### WRITTEN INSTRUCTION
Transcribe, exactly as they appear, the line that contains "everything above it.", the line that contains "imported = [obj", and every line in between, and nothing else.

— Start —

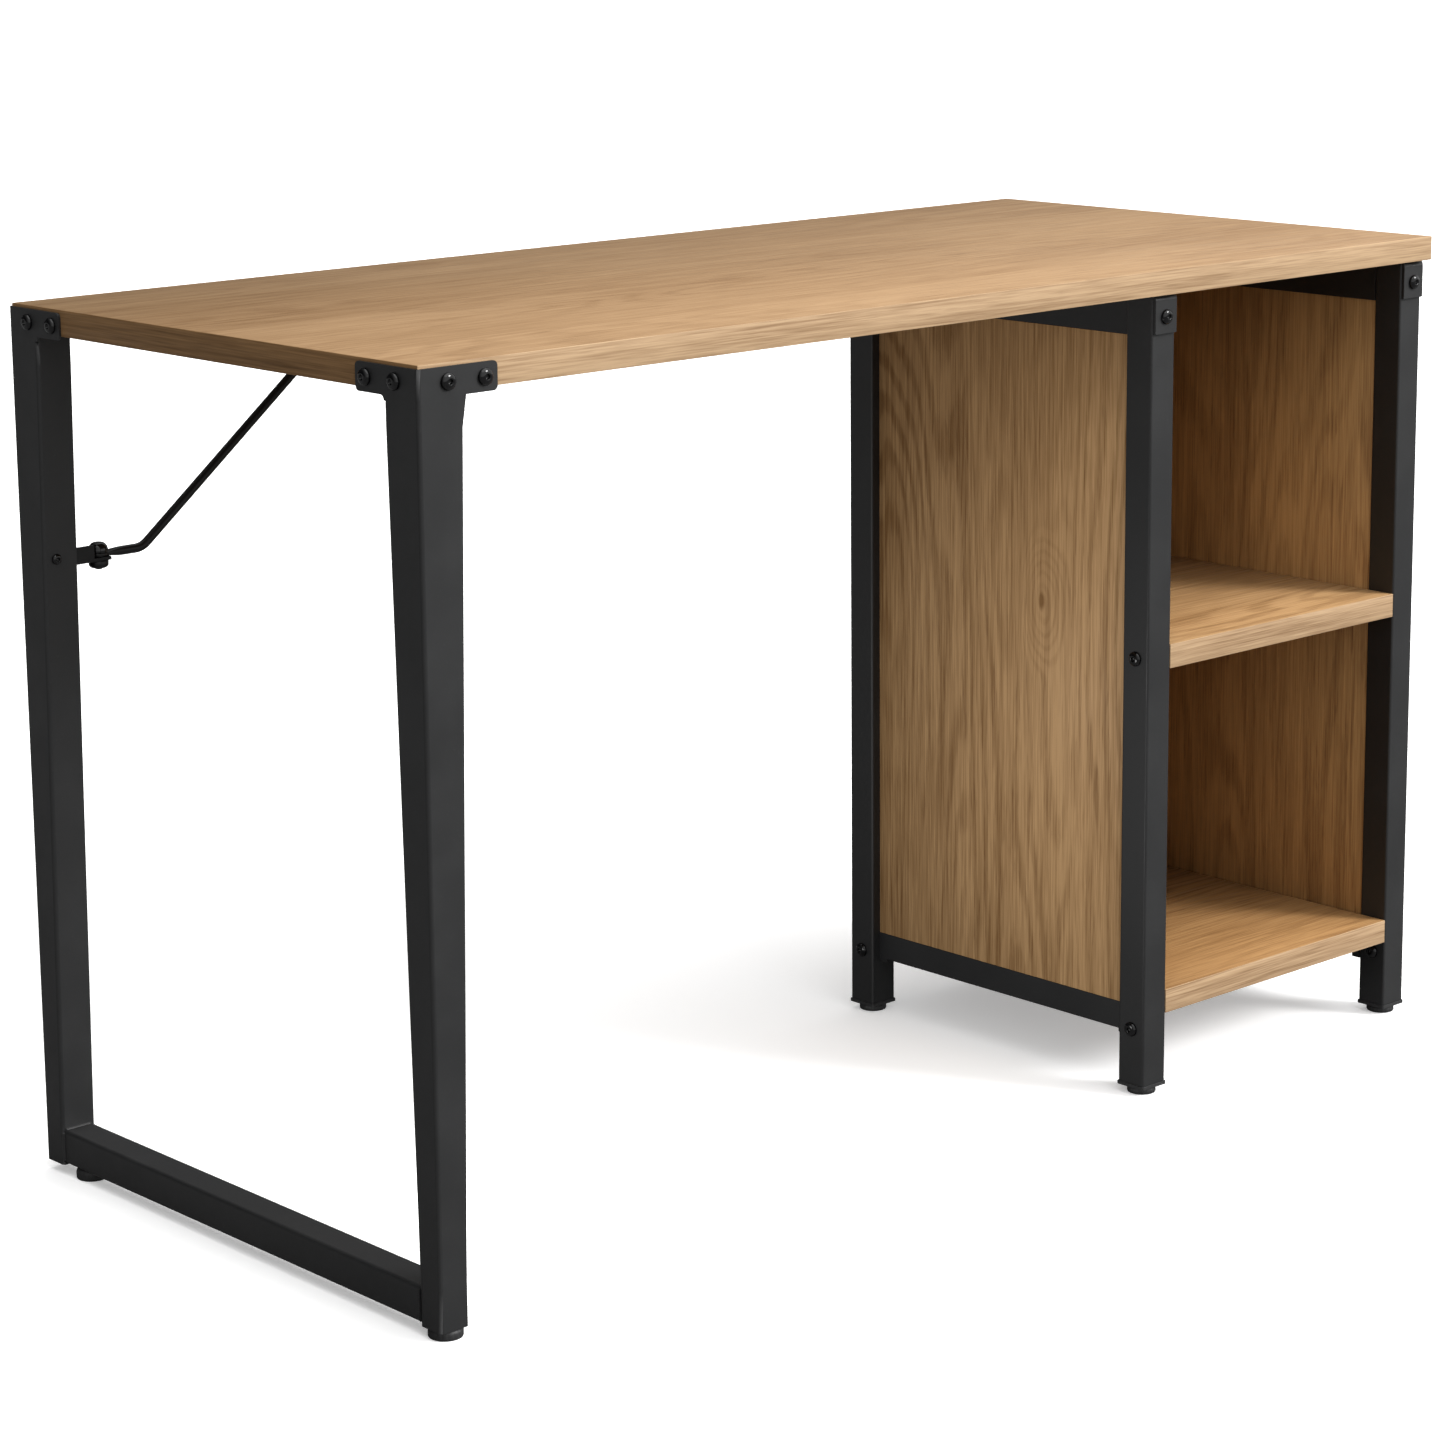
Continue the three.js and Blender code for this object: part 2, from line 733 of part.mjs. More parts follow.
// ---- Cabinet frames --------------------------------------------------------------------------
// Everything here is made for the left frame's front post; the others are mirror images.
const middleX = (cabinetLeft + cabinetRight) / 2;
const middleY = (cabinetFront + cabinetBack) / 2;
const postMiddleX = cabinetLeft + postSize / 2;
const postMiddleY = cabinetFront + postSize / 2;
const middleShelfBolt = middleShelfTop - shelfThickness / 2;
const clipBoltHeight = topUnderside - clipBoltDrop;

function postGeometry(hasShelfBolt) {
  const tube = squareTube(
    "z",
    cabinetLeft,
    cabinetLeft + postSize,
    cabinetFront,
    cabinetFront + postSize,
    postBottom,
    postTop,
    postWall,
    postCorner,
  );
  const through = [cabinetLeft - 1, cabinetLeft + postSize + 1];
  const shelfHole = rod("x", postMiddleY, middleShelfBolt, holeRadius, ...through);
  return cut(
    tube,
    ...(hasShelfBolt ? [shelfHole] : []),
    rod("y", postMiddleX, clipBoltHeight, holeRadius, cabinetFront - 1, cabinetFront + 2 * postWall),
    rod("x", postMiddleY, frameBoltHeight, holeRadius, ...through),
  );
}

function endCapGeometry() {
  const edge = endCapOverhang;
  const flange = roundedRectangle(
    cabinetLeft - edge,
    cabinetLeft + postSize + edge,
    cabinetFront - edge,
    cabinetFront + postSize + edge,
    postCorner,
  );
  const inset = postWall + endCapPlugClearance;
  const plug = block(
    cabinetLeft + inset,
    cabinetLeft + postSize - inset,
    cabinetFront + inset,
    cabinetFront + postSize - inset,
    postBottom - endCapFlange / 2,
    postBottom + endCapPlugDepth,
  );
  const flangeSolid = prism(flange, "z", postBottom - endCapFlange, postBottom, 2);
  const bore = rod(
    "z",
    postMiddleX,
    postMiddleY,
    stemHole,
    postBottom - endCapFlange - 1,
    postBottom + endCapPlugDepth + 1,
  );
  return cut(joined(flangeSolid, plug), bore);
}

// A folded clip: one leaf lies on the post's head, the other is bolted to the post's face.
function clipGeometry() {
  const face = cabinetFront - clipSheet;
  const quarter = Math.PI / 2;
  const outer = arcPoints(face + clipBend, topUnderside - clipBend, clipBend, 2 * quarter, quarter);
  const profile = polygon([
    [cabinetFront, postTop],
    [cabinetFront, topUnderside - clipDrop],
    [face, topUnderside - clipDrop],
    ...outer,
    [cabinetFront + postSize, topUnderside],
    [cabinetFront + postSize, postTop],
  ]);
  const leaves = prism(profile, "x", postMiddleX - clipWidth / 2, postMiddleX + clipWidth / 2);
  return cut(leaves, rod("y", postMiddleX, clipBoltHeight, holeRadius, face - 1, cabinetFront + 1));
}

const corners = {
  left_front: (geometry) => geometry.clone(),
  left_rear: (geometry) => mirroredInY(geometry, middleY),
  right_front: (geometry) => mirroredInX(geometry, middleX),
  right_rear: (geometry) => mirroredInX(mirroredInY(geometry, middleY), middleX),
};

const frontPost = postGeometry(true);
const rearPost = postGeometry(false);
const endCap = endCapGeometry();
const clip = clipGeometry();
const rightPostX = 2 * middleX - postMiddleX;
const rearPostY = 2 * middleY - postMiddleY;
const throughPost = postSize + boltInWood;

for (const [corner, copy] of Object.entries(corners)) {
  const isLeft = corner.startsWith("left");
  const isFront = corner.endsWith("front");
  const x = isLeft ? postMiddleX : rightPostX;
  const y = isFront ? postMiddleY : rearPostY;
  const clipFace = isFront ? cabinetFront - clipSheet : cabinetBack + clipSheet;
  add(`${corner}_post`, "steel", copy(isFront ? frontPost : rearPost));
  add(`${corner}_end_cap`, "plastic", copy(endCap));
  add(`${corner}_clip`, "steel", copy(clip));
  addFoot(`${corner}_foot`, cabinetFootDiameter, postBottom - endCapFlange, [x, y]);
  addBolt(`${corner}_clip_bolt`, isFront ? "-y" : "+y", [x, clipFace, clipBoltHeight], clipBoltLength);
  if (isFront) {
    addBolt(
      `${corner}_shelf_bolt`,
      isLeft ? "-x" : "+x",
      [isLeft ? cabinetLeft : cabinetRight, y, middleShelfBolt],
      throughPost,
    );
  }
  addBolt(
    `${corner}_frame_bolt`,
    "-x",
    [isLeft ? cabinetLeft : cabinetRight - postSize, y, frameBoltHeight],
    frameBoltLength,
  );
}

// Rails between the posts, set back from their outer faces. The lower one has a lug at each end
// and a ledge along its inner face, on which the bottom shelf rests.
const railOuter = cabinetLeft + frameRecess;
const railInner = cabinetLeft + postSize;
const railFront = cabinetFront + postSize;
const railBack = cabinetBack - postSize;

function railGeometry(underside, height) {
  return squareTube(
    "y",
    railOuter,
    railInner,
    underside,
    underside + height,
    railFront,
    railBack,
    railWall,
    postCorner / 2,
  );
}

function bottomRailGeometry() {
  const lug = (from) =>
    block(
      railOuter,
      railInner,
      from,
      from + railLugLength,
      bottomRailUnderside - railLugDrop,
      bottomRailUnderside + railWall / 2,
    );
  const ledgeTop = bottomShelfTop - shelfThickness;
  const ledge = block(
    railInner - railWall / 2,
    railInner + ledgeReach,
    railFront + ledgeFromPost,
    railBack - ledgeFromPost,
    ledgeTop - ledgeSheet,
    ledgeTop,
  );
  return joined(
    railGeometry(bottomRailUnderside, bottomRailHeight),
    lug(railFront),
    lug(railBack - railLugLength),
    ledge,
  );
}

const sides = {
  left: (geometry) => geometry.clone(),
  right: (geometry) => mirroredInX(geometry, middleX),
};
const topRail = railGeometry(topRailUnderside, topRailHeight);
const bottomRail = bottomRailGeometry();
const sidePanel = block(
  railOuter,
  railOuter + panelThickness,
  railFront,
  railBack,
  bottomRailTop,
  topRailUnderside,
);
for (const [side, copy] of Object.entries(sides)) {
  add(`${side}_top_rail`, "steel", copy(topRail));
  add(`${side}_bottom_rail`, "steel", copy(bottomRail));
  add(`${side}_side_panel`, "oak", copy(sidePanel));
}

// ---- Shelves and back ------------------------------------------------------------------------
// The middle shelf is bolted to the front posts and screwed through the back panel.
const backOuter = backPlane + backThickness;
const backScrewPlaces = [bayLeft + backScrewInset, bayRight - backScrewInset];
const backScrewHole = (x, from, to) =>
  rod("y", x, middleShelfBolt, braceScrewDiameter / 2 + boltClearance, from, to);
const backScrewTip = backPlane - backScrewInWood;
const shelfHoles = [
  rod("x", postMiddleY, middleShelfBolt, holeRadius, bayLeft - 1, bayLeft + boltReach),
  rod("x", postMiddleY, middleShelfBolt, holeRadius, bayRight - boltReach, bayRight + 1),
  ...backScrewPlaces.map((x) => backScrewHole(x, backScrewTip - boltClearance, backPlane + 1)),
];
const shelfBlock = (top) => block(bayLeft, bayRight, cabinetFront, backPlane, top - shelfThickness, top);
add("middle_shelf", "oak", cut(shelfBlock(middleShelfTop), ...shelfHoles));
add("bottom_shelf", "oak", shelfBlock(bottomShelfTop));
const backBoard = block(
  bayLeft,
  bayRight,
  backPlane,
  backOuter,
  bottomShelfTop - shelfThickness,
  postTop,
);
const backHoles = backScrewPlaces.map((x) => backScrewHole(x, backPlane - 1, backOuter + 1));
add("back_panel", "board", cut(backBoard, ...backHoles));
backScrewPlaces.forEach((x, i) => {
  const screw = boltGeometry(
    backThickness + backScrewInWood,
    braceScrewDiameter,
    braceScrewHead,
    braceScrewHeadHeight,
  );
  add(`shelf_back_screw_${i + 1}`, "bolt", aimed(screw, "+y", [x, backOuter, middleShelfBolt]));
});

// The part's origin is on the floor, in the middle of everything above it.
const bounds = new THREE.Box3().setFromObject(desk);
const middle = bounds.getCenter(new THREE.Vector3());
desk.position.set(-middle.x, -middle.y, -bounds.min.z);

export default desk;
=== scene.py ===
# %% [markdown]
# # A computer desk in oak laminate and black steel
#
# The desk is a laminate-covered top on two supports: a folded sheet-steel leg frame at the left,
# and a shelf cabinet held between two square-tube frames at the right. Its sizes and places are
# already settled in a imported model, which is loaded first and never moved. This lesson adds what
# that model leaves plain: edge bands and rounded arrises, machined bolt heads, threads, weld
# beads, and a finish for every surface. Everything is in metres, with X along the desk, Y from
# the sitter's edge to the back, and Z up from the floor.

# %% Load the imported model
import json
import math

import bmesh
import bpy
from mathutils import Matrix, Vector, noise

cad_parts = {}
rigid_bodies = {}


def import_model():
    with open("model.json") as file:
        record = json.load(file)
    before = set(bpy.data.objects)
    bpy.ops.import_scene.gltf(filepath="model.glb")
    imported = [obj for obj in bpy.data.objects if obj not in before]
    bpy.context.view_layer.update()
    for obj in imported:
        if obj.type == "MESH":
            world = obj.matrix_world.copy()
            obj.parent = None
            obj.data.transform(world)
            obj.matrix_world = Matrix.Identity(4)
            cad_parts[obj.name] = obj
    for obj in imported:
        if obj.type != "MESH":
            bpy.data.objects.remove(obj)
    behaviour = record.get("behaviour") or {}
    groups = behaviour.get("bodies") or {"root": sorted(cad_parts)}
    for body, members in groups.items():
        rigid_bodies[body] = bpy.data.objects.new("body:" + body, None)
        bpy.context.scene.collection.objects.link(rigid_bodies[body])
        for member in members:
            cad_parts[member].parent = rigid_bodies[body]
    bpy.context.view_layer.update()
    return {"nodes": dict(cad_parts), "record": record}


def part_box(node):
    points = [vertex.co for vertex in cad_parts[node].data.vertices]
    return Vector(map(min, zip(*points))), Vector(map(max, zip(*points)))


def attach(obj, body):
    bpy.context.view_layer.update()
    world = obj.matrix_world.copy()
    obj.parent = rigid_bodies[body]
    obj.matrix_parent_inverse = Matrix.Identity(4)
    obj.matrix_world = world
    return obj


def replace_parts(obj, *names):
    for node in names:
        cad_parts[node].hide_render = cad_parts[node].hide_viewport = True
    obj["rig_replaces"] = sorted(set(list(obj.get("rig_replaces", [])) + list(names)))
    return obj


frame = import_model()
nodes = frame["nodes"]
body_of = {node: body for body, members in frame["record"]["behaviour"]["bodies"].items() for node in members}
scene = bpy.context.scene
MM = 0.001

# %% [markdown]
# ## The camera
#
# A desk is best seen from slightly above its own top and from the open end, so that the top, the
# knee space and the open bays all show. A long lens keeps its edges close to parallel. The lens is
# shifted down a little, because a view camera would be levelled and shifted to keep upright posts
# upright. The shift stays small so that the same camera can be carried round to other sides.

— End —

### OUTPUT BELOW
// The part's origin is on the floor, in the middle of everything above it.
const bounds = new THREE.Box3().setFromObject(desk);
const middle = bounds.getCenter(new THREE.Vector3());
desk.position.set(-middle.x, -middle.y, -bounds.min.z);

export default desk;
=== scene.py ===
# %% [markdown]
# # A computer desk in oak laminate and black steel
#
# The desk is a laminate-covered top on two supports: a folded sheet-steel leg frame at the left,
# and a shelf cabinet held between two square-tube frames at the right. Its sizes and places are
# already settled in a imported model, which is loaded first and never moved. This lesson adds what
# that model leaves plain: edge bands and rounded arrises, machined bolt heads, threads, weld
# beads, and a finish for every surface. Everything is in metres, with X along the desk, Y from
# the sitter's edge to the back, and Z up from the floor.

# %% Load the imported model
import json
import math

import bmesh
import bpy
from mathutils import Matrix, Vector, noise

cad_parts = {}
rigid_bodies = {}


def import_model():
    with open("model.json") as file:
        record = json.load(file)
    before = set(bpy.data.objects)
    bpy.ops.import_scene.gltf(filepath="model.glb")
    imported = [obj for obj in bpy.data.objects if obj not in before]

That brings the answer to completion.